In early June, the construction of the exploration decline started. Due to the scope of work and the machinery that will be used, it is clear that the highest level of safety awareness and responsibility is required.

Svetlana Stanić, Health and Safety Manager, explains safety requirements in detail:

“Before we sign a contract with a contractor, we make a detailed assessment of preparatory works. We double-check everything including the measures we need to introduce to eliminate, minimise and keep the risks under control.

To be as well prepared as possible, we hold meetings with the contractor before the works start, where we provided the contractor with detailed information on our requirements, listed in general terms in the contract. We stress that we were fully committed to safety at work and to making as little impact as possible on the local environment and population.”

Rakita’s Health and Safety Department does a thorough assessment of its contractors’ equipment, internal rules and procedures. All contractors must comply with Rakita’s stringent rules on health and safety at the construction site.
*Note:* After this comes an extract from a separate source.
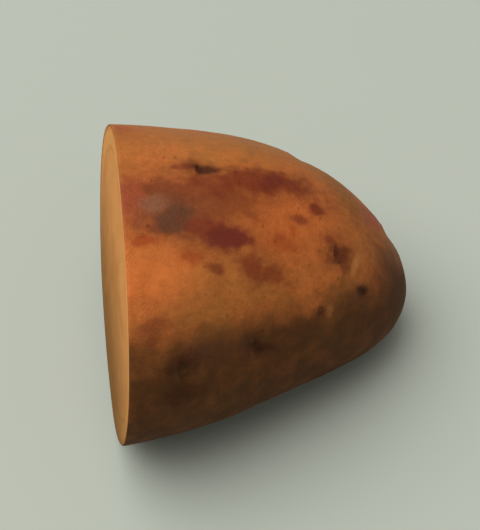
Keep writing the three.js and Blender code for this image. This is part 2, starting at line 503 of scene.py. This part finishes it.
class Neighbours:
    """Means over the neighbours of each point of a mesh of quads, and its normals"""

    def __init__(self, faces, count):
        ends = np.concatenate([faces[:, [i, (i + 1) % 4]] for i in range(4)])
        ends = np.unique(np.sort(ends, axis=1), axis=0)
        self.start = np.concatenate([ends[:, 0], ends[:, 1]])
        self.end = np.concatenate([ends[:, 1], ends[:, 0]])
        self.faces = faces
        self.count = count
        self.share = 1 / np.bincount(self.start, minlength=count)

    def mean(self, values):
        columns = [np.bincount(self.start, column[self.end], self.count) for column in values.T]
        return (np.stack(columns) * self.share).T

    def normals(self, points):
        a, b, c, d = (points[self.faces[:, i]] for i in range(4))
        across = np.cross(c - a, d - b)
        total = np.zeros((self.count, 3))
        for corner in range(4):
            for axis in range(3):
                total[:, axis] += np.bincount(self.faces[:, corner], across[:, axis], self.count)
        return unit(total)


def eye_places():
    """Each eye's middle, axes and width"""
    return [(*place(from_nose, around), width) for from_nose, around, width in EYES]


def gathered(points):
    """Skin points drawn together at the eyes"""
    ellipsoid = on_ellipsoid(points)
    moved = ellipsoid.copy()
    for centre, _, _, width in eye_places():
        apart = np.linalg.norm(ellipsoid - centre, axis=1) / (GATHER_REACH_TO_WIDTH * width)
        pull = GATHER_SHARE * np.clip(1 - apart**2, 0, 1) ** 2
        moved += pull[:, None] * (centre - moved)
    return points + bent(moved) - bent(ellipsoid)


def smoothed(points, grid, neighbours, floor_points):
    """Skin points with the solid's facets smoothed away, its rim kept in the cut plane and its spot flat"""
    rim = grid.rim
    for _ in range(SMOOTHING_STEPS):
        mean = neighbours.mean(points)
        loop = points[rim]
        mean[rim] = (np.roll(loop, 1, axis=0) + np.roll(loop, -1, axis=0)) / 2
        points = (points + mean) / 2
        points[floor_points, 2] = 0
    return points


def bump_share(form, u, v):
    """How far a rounded form has risen at a place in eye widths, from 0 to 1"""
    _, half_length, half_width = form
    return np.exp(-((u / half_length) ** 2) - (v / half_width) ** 2)


def eye_relief(ellipsoid):
    """Height of the eyes' ridges, creases, hollows and buds, and how far each point lies in a pit"""
    lift = np.zeros(len(ellipsoid))
    pit = np.zeros(len(ellipsoid))
    for centre, to_nose, across, width in eye_places():
        offset = ellipsoid - centre
        near = np.linalg.norm(offset, axis=1) < EYE_REACH_TO_WIDTH * width
        u = offset @ to_nose / width
        v = offset @ across / width
        from_line = u + EYE_LINE_BACK - EYE_LINE_CURL * v**2
        ridge = bump_share(EYE_RIDGE, from_line + EYE_RIDGE_BACK, v)
        crease = bump_share(EYE_CREASE, from_line, v)
        hollow = bump_share(EYE_HOLLOW, u, v)
        bud = bump_share(EYE_BUD, u, v)
        lift += near * (EYE_RIDGE[0] * ridge + EYE_CREASE[0] * crease)
        lift += near * (EYE_HOLLOW[0] * hollow + EYE_BUD[0] * bud)
        deep = hollow + CREASE_SHARE_OF_PIT * crease + BUD_SHARE_OF_PIT * bud
        pit = np.maximum(pit, near * np.clip(deep, 0, 1))
    return lift, pit


def dings(ellipsoid):
    """Small healed dents, scattered by chance"""
    random = np.random.default_rng(DING_SEED)
    lift = np.zeros(len(ellipsoid))
    for _ in range(DINGS):
        from_nose = math.degrees(math.acos(random.uniform(*DING_COSINES)))
        centre, to_nose, across = place(from_nose, random.uniform(0, 360))
        size = random.uniform(*DING_SIZES)
        turn = random.uniform(0, math.pi)
        stretch = random.uniform(*DING_STRETCHES)
        depth = random.uniform(*DING_DEPTHS_TO_SIZE) * size
        offset = ellipsoid - centre
        u = offset @ to_nose
        v = offset @ across
        a = (u * math.cos(turn) + v * math.sin(turn)) / (size * stretch)
        b = (v * math.cos(turn) - u * math.sin(turn)) / size
        near = np.linalg.norm(offset, axis=1) < DING_REACH_TO_SIZE * size * stretch
        lift -= near * depth * np.exp(-(a**2) - b**2)
    return lift


def skin_lift(points, ellipsoid):
    """How far the skin stands off the smooth form, in millimetres"""
    return uneven(points, SKIN_UNEVENNESS) + dings(ellipsoid) - SINK


def mark_cover(warped, rough, mark, size, blur):
    """How far one mark, drawn this much larger and this blurred, covers each point"""
    _, from_nose, around, long, wide, turn, _, strength = mark
    centre, to_nose, across = place(from_nose, around)
    offset = warped - centre
    u = offset @ to_nose
    v = offset @ across
    spin = math.radians(turn)
    a = (u * math.cos(spin) + v * math.sin(spin)) / long
    b = (v * math.cos(spin) - u * math.sin(spin)) / wide
    reach = MARK_REACH_TO_SIZE * max(long, wide) + MARK_REACH_BEYOND
    near = np.linalg.norm(offset, axis=1) < reach
    torn = min(TORN_MOST, TORN_LEAST + long * wide / TORN_AREA)
    apart = np.sqrt(a**2 + b**2) / size + rough * torn
    return near * strength * fade(apart, 1 + blur, 1 - blur)


def hidden_marks():
    """Blotches and specks by chance, on the sides that the photo doesn't show"""
    random = np.random.default_rng(HIDDEN_SEED)
    found = []
    for i in range(HIDDEN_BLOTCHES + HIDDEN_SPECKS):
        name, lengths = "hidden blotch", HIDDEN_BLOTCH_LENGTHS
        if i >= HIDDEN_BLOTCHES:
            name, lengths = "hidden speck", HIDDEN_SPECK_LENGTHS
        from_nose = math.degrees(math.acos(random.uniform(*HIDDEN_COSINES)))
        around = random.uniform(*HIDDEN_AROUND) % 360
        long = random.uniform(*lengths)
        wide = long * random.uniform(*HIDDEN_WIDTHS_TO_LENGTH)
        tint = random.choice(HIDDEN_TINTS)
        turn = random.uniform(*HIDDEN_TURNS)
        found.append((name, from_nose, around, long, wide, turn, tint, random.uniform(*HIDDEN_STRENGTHS)))
    return found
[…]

One of these rules is that individuals who have not completed health and safety training are not allowed at the site. This also covers Rakita’s staff who have undergone safety training but who have not been trained in site-specific risks.

The rule whereby contractors are not allowed to be on site before completing Rakita’s safety training has been tightened. This means that they have to be familiar with the rules that Rakita’s staff must adhere to, including the rules concerning communication with members of the public passing near the construction site at the wrong time.

“The construction site is fenced off along the borders with privately owned plots and the cadastre road. The access to the fenced-off area is granted only to those who have completed our training and are wearing the mandatory personal protective equipment. The minimum requirement is safety boots with toe cap and midsole protection, depending on the type of work and machinery, protective goggles, gloves and noise-cancelling headphones,” explains Svetlana Stanić.

Fueling and small repairs to machinery are done in a designated area equipped with emergency equipment.